Encontré
dos libros de Pedro Mairal (Buenos Aires, 1970) en Torreón, y esto, más haber leído
su nombre en dos o tres comentarios esporádicos de mis contactos en las redes
sociales, me dejan ver que, así sea de manera aún tibia, este narrador es uno
de los pocos argentos que en México han entrado al relevo de los mismos de
siempre (Borges, Cortázar, Sábato, Piglia, Valenzuela, Giardinelli…). A él podríamos
sumar, aunque también minoritariamente, a Eduardo Sacheri, Rodrigo Fresán, Claudia
Piñeiro, Mariana Enríquez, Kike Ferrari y algún otro como Martín Caparrós. No
incluyo en la lista, por razones obvias y aunque venda mucho acá, a Jorge Bucay
y a otros de similar calaña.
Decía
pues que Mairal ha comenzado a moverse en México y me da gusto, pues sin duda
se trata de un escritor más que atendible. Lo descubrí, como mucho de lo que
descubrimos hoy, en internet, cuando me topé con una de sus crónicas. Se
refería en ella, no sé si recuerdo bien, a una zona de Bogotá a la que el
adjetivo “sórdida” le queda chico. Me gustó su temple narrativo (la crónica es
básicamente narración) y la chispeante agilidad de su prosa. Luego conseguí su
novela Salvatierra, que no despertó
mi entusiasmo como sí lo hizo, apenas esta semana, La uruguaya (Emecé, México, 1921, 167 pp.), uno de sus títulos más
recientes.
Se
trata de una novela en apariencia sencilla, pero no lo es. Mairal ha logrado cuajar
en ella un relato vertiginoso y bien atravesado de momentos dignos de recuerdo.

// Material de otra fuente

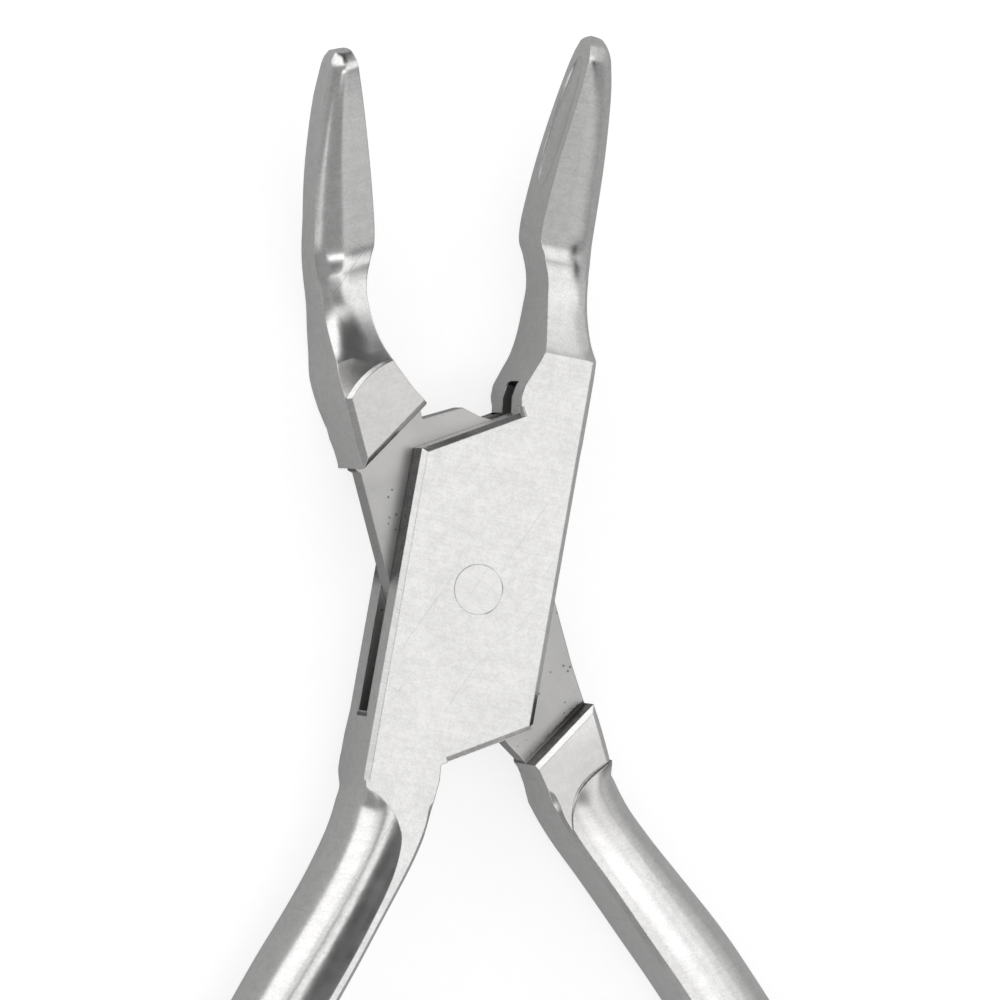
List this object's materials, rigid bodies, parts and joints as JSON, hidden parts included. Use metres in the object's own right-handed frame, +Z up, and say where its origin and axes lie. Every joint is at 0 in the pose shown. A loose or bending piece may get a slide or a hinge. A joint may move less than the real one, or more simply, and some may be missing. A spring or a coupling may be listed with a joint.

Casi se siente allí, por el oficio y la edad del protagonista, una especie de alter ego del autor, pero ya sabemos que
establecer este correlato nunca es pertinente. Lucas Pereyra ha pasado de los
cuarenta años; es esposo de Catalina y padre de Maiko. Reconoce que su vida se
ha convertido, a tal altura del partido, en una calamidad sobre todo en lo
económico y lo literario, así que es, siente, de esos escritores que no
escriben porque no tienen dinero o no tienen dinero porque no escriben. Tapado
de deudas, al fin consigue un anticipo por la hechura de dos libros, uno de
crónicas y una novela. Pide que el adelanto en dólares le sea entregado en
Montevideo por dos razones: para luego cambiarlo más ventajosamente en el
mercado negro de Buenos Aires y para ver a Magalí Guerra Zabala, una linda uruguaya
a la que conoció en un encuentro de escritores y de la cual quedó más excitado
que un perro en días de combate.
Su
matrimonio con Cata hace agua, y de hecho presiente que ella lo engaña con un médico.
A la manera joyceana, la novela narra un solo día. Lucas despierta en Buenos
Aires, toma el buquebús hacia Montevideo y ya allí comienza su recorrido por el
banco, su encuentro con Magalí (a quien llama “Guerra”) y todas las pequeñas
peripecias en la capital charrúa. Del presente se pespuntea al pasado lejano o
reciente del protagonista, a todos los pliegues de una vida zozobrante en el
amor, el dinero y el arte hasta derivar en el apaleado regreso a Buenos Aires que
cierra perfectamente la narración. Poco después, ya en el inevitable desastre,
Lucas escribe lo que leímos en La
uruguaya como una explicación no tanto para Cata, sino para él mismo. Su
derrota es, vista desde otro ángulo, una victoria: “Estaba hecho mierda,
derrotado, pero invencible”, dice y tiene razón, pues cuando se toca fondo ya nada nos puede hundir más.
Un detalle final: no es poco valioso el humor amargo/dulzón que impregna toda esta muy muy buena novela de Pedro Mairal.